*WHAT THIS TASK INVOLVES:* Print each line exactly as it is given.

*MATERIAL PROVIDED:*
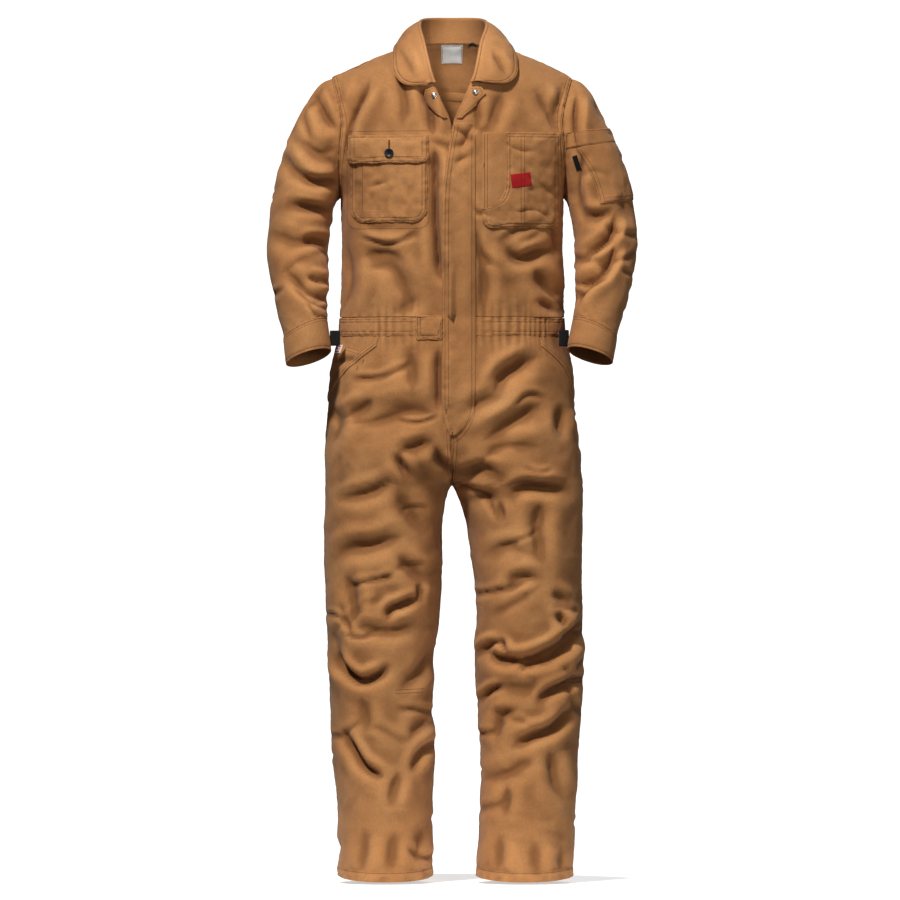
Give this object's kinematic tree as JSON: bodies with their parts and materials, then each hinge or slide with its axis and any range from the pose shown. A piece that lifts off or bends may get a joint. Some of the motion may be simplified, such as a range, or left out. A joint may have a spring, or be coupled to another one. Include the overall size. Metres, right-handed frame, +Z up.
{
  "type": "boiler suit",
  "caption": "One-piece work suit in brown cotton duck: open collar, covered front, chest pockets with one flap, gathered waist, long sleeves with cuffs and straight legs, worn shape, empty.",
  "frame": {"origin": "midway between the two neck points, where the wearer's shoulders carry the suit", "axes": "+Z is up, -Y is the front of the suit, +X is the wearer's left side"},
  "size_m": [0.6499, 0.2593, 1.5203],
  "materials": {
    "duck": "heavy plain-woven cotton duck, warm brown, matte, sewn with darker brown thread",
    "duck_shade": "the same duck on inner and recessed pieces",
    "thread": "dark brown sewing thread, in the visual model only",
    "black_trim": "black woven tape, matte",
    "label_red": "red woven label, bare",
    "label_white": "white woven label, bare",
    "button": "dark navy moulded button",
    "stud_metal": "plain press stud"
  },
  "bodies": {
    "root": {"front_right": "duck", "front_left": "duck", "back": "duck", "yoke": "duck", "collar": "duck", "sleeve_right": "duck", "cuff_right": "duck", "sleeve_left": "duck", "cuff_left": "duck", "leg_front_right": "duck", "leg_back_right": "duck", "leg_front_left": "duck", "leg_back_left": "duck", "waistband_front_right": "duck", "waistband_front_left": "duck", "waistband_back": "duck", "placket": "duck", "chest_pocket_right": "duck", "chest_flap_right": "duck", "waist_tab": "duck", "chest_pocket_left": "duck", "lapel_right": "duck", "lapel_left": "duck", "hip_pocket_edge_right": "duck", "hip_pocket_edge_left": "duck", "arm_pocket_left": "duck", "arm_pocket_band_left": "duck", "collar_stand": "duck_shade", "pen_pocket_left": "duck_shade", "cuff_tape_right": "black_trim", "cuff_tape_left": "black_trim", "armhole_label": "black_trim", "hanger_loop": "black_trim", "chest_label": "label_red", "hip_label": "label_white", "neck_label": "label_white", "flap_button": "button", "stud_right": "stud_metal", "stud_left": "stud_metal"}
  },
  "joints": []
}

*EXERCISE SOLUTION:*
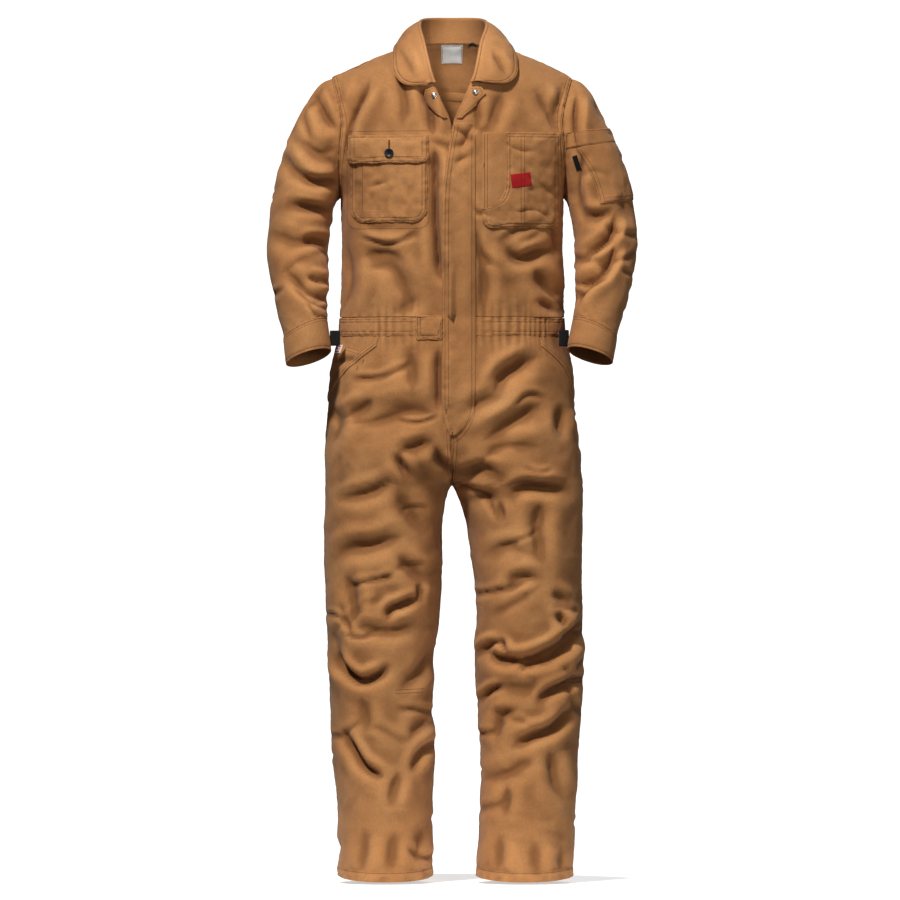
Give this object's kinematic tree as JSON: bodies with their parts and materials, then each hinge or slide with its axis and any range from the pose shown. A piece that lifts off or bends may get a joint. Some of the motion may be simplified, such as a range, or left out. A joint may have a spring, or be coupled to another one. Include the overall size. Metres, right-handed frame, +Z up.
{
  "type": "boiler suit",
  "caption": "One-piece work suit in brown cotton duck: open collar, covered front, chest pockets with one flap, gathered waist, long sleeves with cuffs and straight legs, worn shape, empty.",
  "frame": {"origin": "midway between the two neck points, where the wearer's shoulders carry the suit", "axes": "+Z is up, -Y is the front of the suit, +X is the wearer's left side"},
  "size_m": [0.6499, 0.2593, 1.5203],
  "materials": {
    "duck": "heavy plain-woven cotton duck, warm brown, matte, sewn with darker brown thread",
    "duck_shade": "the same duck on inner and recessed pieces",
    "thread": "dark brown sewing thread, in the visual model only",
    "black_trim": "black woven tape, matte",
    "label_red": "red woven label, bare",
    "label_white": "white woven label, bare",
    "button": "dark navy moulded button",
    "stud_metal": "plain press stud"
  },
  "bodies": {
    "root": {"front_right": "duck", "front_left": "duck", "back": "duck", "yoke": "duck", "collar": "duck", "sleeve_right": "duck", "cuff_right": "duck", "sleeve_left": "duck", "cuff_left": "duck", "leg_front_right": "duck", "leg_back_right": "duck", "leg_front_left": "duck", "leg_back_left": "duck", "waistband_front_right": "duck", "waistband_front_left": "duck", "waistband_back": "duck", "placket": "duck", "chest_pocket_right": "duck", "chest_flap_right": "duck", "waist_tab": "duck", "chest_pocket_left": "duck", "lapel_right": "duck", "lapel_left": "duck", "hip_pocket_edge_right": "duck", "hip_pocket_edge_left": "duck", "arm_pocket_left": "duck", "arm_pocket_band_left": "duck", "collar_stand": "duck_shade", "pen_pocket_left": "duck_shade", "cuff_tape_right": "black_trim", "cuff_tape_left": "black_trim", "armhole_label": "black_trim", "hanger_loop": "black_trim", "chest_label": "label_red", "hip_label": "label_white", "neck_label": "label_white", "flap_button": "button", "stud_right": "stud_metal", "stud_left": "stud_metal"}
  },
  "joints": []
}